Creating a school district budget is complicated. Adopting a curriculum is complicated. Creating schedules for students and staff is complicated. We and our staff members should be doing this work.

What about the decision to close a school building? When is the right time to run a bond campaign? These two questions are not complicated, but they are complex. The complex almost never has one right answer, is filled with ambiguity and is ever-changing.

Mastering Lingo

Successful superintendents must master the leadership language to effectively differentiate between the complex and the complicated and then work with their boards and/or their staffs to handle each appropriately.

When I first started with my current school board two years ago, I explained I have a staff to deal with the complicated. These staff members are experts in their field and if they don’t have the answers, they know how to find the answers.

I asked my board trustees to be my partners in insisting that only the complex issues come before us in a governance setting. In holding ourselves to this standard, we have standing task forces made up of volunteers throughout our community to address the complex issues we are facing. My board trustees are masterful in reaching into our community and encouraging people to participate on our task forces to ensure it’s not the loudest voices that get their way, but the most thoughtful ideas rise to the top.

Last year, one of our local newspaper reporters sat in to observe our task forces as we were talking about closing four schools and rezoning a large portion of our school district. About 150 task force members were meeting regularly in person, using a digital tool to solicit feedback from our community asynchronously and sharing it with others. The reporter first described the experience as watching the inside of a beehive. Some people would head in one direction, others would head in a different direction, still others would head online, and everyone would reconvene from time to time to share what they had learned.

A few weeks later, the reporter came back to me and indicated it wasn’t a beehive so much as it was a social brain that was learning. I got goosebumps. When your community is described as a social brain making decisions based on what they think is best for kids, great things start happening.

As our community task force on student learning would ask difficult questions, the administrative staff was charged with staying alert to when the task force started to move from the complex to the complicated. For example, I remember one meeting when a task force member said something like, “If we close this particular school, what will the implications be on the transportation routes? We should get a look at those routes for the next meeting.” At this point, the staff member who was leading that particular group gently reminded the task force of the charge (complex versus complicated) and indicated that the staff would work on routing information and bring a potential solution forward for the next meeting.

I will close this part of the story by sharing the outcome. After almost eight months of work, it was members of the task force who elected to come to the school board meeting to make the final recommendation to close these four campuses and merge the stu-dents with other campuses and to rezone a portion of our district. Were there still community members who were upset? Of course.

Everyone in the community had the opportunity to know what the task forces were working on and there were countless avenues for conversation and input. The use of the digital tool was essential for those individuals who were not participants in the task forces. They could still share their thoughts and read the comments of others, and that helped them feel as if they too had a voice in the discussion.

Accessible Knowledge

This has been a paradigm shift for our board of trustees and has led to some of the most interesting conversations I have ever been a part of in any community that I’ve served in a leadership role.
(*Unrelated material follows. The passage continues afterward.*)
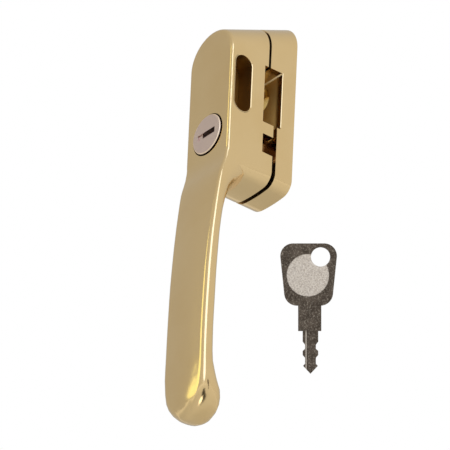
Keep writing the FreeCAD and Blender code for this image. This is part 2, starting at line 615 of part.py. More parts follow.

Board governance is hard. In some ways, governance is harder than leadership. Board relations with the superintendent are critical, and I now advocate for all of us to embrace this new language of leadership. Board relations with the superintendent often break down when a superintendent tries to make the complex seem complicated and when we tend to make decisions on behalf of our board or our community because we think we have some privileged knowledge on a topic.

Once upon a time in the years before social media, we could embrace the complex with our board and come up with a solution we thought was best. The times have changed. We now live in a digital era, which means our privileged knowledge from yesteryear is gone. When we sit in a city council meeting or just about any other public meeting, the existing knowledge is easily shared and available to everyone present, and we should assume our community has access to it. As such, we need to adopt a new language with our board members and our community to open the door for these conversations to occur in meaningful ways.

The leadership language shift needs to happen for all of us. Several years ago, I walked away from the word engagement. I haven’t used the word in years, and I’m now to the point that I chastise others when I hear it used. Engaging our stakeholders is a recipe for disaster in almost every circumstance. When you hear this word, my advice is to run. What we are after in Victoria, Texas, is ownership. We want community ownership for the decisions we are making. We want ownership around tax decisions, some budget decisions, the classroom technology decisions, facility bond decisions and strategic planning decisions, to name a few. We are all about ownership around the complex.

A New Era

Improved board relations with the community lead to improved board relations with the superintendent. As superintendents, we ought to feel it is incumbent to usher in this new era of decision making. We can do so by helping our board members and community members recognize we are going to separate the complex from the complicated and handle these areas of decision making differently. We will find our decisions are almost always better. They will be better received by our community and allow for transformative change in our communities.

It is not unlike the time our ancestors years ago first discovered fire. There were some who embraced an entirely new language around the applications of fire, and it changed their world (think food, farming, weapons and tools). There were others who presumably didn’t change and who eventually became extinct.

Our world continues to evolve and this is our charge to adopt a new language of leadership and governance to really lead forward in our communities.